A diario, cuando despiertas, una voz interior te dice: “Sé santo”. Si abres la Biblia encontrarás la palabra “santo” más de 400 veces.

En las Escrituras lees con claridad ese llamado:

“…así como el que os ha llamado es santo, así también vosotros sed santos en toda vuestra conducta, como dice la Escritura: Seréis santos, porque santo soy yo.”  ( Pedro 1, 17)

“Procurad la paz con todos y la santidad, sin la cual nadie verá al Señor.”(Hebreos 12, 14)

“Por cuanto que en Él nos eligió antes de la constitución del mundo para que fuésemos santos e inmaculados ante Él en caridad”. (Ef. 1, 4).

Nos decían que ser santos era participar de la santidad de Dios, algo que parecía inalcanzable. Hablamos de pureza de alma y corazón. De conservar la gracia santificante.  Quedamos confundidos. Y de pronto llega Benedicto XVI y nos dice algo tan sencillo que te deja boquiabierto: “Ser santo es ser amigo de Dios”.

Nada puede ser mas sencillo. Un amigo evitará ofender al otro y querrá en todo momento compartir con él y hacer cosas juntos.

Solían decirnos muchas cosas de la santidad y la veíamos como algo distante, imposible, hasta que llegó santa Teresita del Niño Jesús y escribió sus memorias: “Historia de un alma”, en la que no cuenta su camino de santidad, que te lleva a la infancia espiritual, y te percatas que está a tu alcance y el de todos. Por eso me gusta tanto aconsejar a los lectores que me escriben: “Lean el libro de santa Teresita, Historia de un Alma”.

“Quisiera yo también encontrar un ascensor para elevarme hasta Jesús, porque soy demasiado pequeña para subir la dura escalera de la perfección”.
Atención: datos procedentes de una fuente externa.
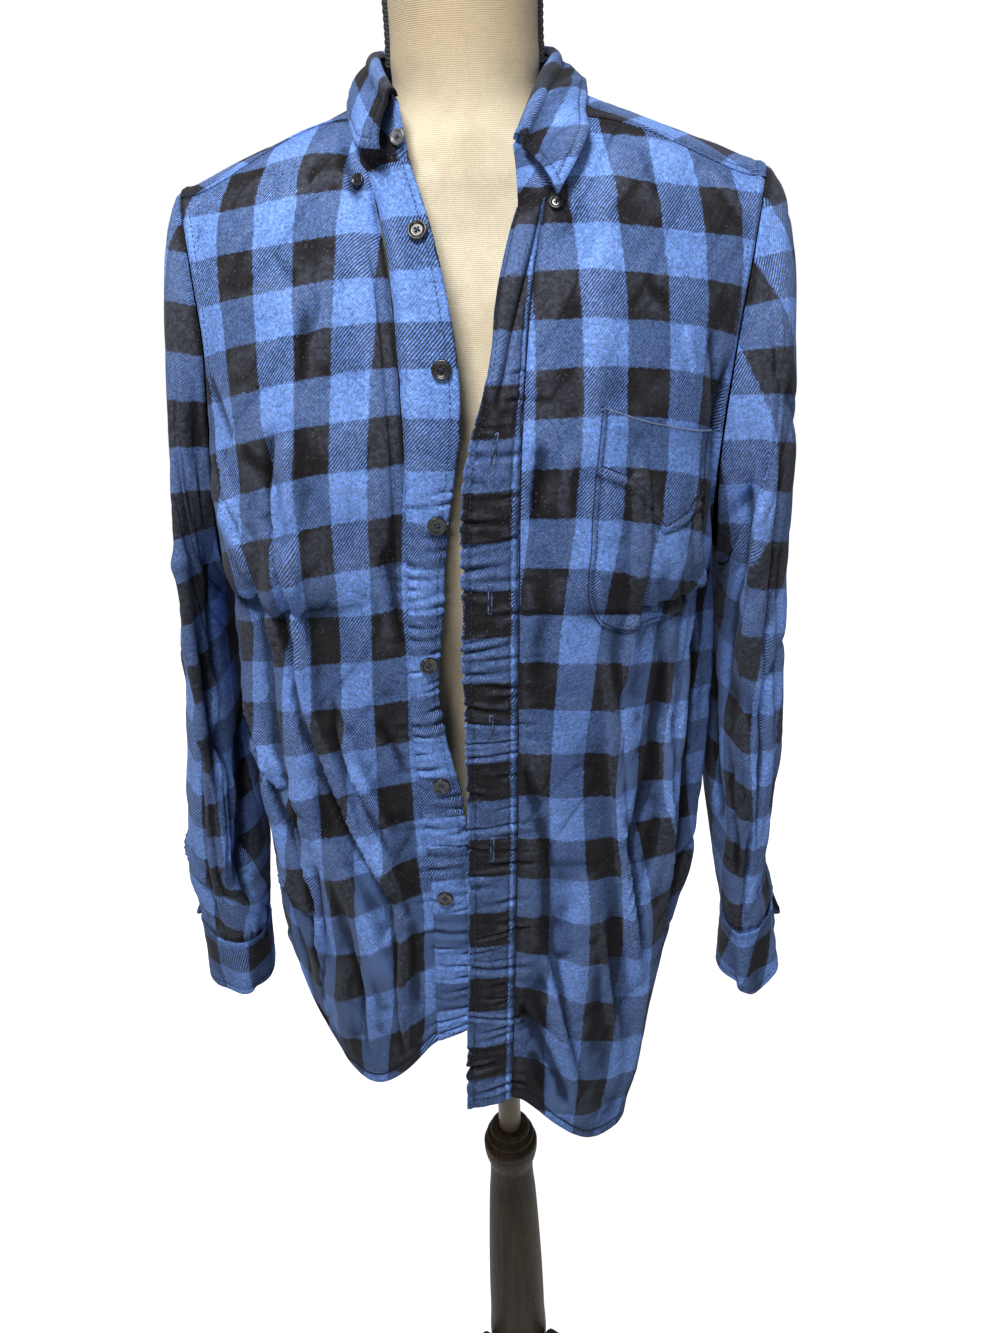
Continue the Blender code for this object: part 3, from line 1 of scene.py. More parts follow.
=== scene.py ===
# Flannel shirt on a limbless dress form with a pole stand: the looks.
#
# The shirt's surfaces are worked out from the same kind of tables as the CAD part,
# with finer creases, gathers, stitching and a woven check added.  Every table is
# charted.  Left and right are the wearer's: left is +X.
import bpy
from mathutils import Vector, Matrix
import math
import numpy as np
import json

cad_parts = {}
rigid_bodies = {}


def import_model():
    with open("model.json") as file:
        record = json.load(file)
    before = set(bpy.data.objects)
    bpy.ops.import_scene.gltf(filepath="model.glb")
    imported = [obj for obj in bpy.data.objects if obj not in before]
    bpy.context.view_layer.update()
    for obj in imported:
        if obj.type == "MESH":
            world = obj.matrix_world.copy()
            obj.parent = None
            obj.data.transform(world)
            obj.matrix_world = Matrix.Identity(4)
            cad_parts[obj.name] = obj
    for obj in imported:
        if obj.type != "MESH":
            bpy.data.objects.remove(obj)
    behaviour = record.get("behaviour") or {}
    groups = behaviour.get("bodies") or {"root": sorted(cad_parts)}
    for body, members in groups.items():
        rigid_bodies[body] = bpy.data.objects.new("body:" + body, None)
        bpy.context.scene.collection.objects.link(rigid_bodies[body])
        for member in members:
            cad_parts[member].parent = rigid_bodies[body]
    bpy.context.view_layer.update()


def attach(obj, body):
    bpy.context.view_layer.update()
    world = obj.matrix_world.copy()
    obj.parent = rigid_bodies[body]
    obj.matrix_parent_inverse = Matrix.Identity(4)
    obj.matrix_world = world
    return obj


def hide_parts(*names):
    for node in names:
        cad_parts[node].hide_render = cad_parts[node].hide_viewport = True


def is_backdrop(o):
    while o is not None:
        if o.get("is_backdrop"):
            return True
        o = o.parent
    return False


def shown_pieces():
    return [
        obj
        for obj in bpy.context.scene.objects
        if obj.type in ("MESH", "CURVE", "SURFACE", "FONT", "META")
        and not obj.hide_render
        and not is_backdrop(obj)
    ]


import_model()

# ---------------------------------------------------------------------------
# Sizes.  Lengths in the tables are centimetres, x to the viewer's right,
# y away from the front, z up, measured from the axis of the stand.
# ---------------------------------------------------------------------------
CM = 0.01
SHIFT_X = 0.0127        # whole object, so that its box is centred on the origin
SHIFT_Y = -0.0625

def table(columns, rows):
    """Short table with a label in front of each row: {column: values}."""
    names = columns.split()
    values = np.array([[float(c) for c in row[1:]] for row in rows])
    out = {n: values[:, i] for i, n in enumerate(names)}
    out["label"] = [row[0] for row in rows]
    return out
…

El mundo está lleno de personas buenas y justas, que tienen el corazón limpio y que apenas las notas por su humildad. Viven como ocultas, silenciosas, sumergidas en el corazón de Dios. Son calladas, sencillas, caminan con la mirada en el suelo, el  “corazón en el cielo” y con espíritu de plegaria. He conocido varios. Ellos, con tanta humildad, jamás reconocerán su cercanía con Dios, o que son santos en camino.

Ante ellos he sentido vergüenza por mis pecados, mi pobre fe. Y me he propuesto cambiar, ser mejor, luchar por la santidad.

Es hora de ser santos para Dios. ¿Te animas?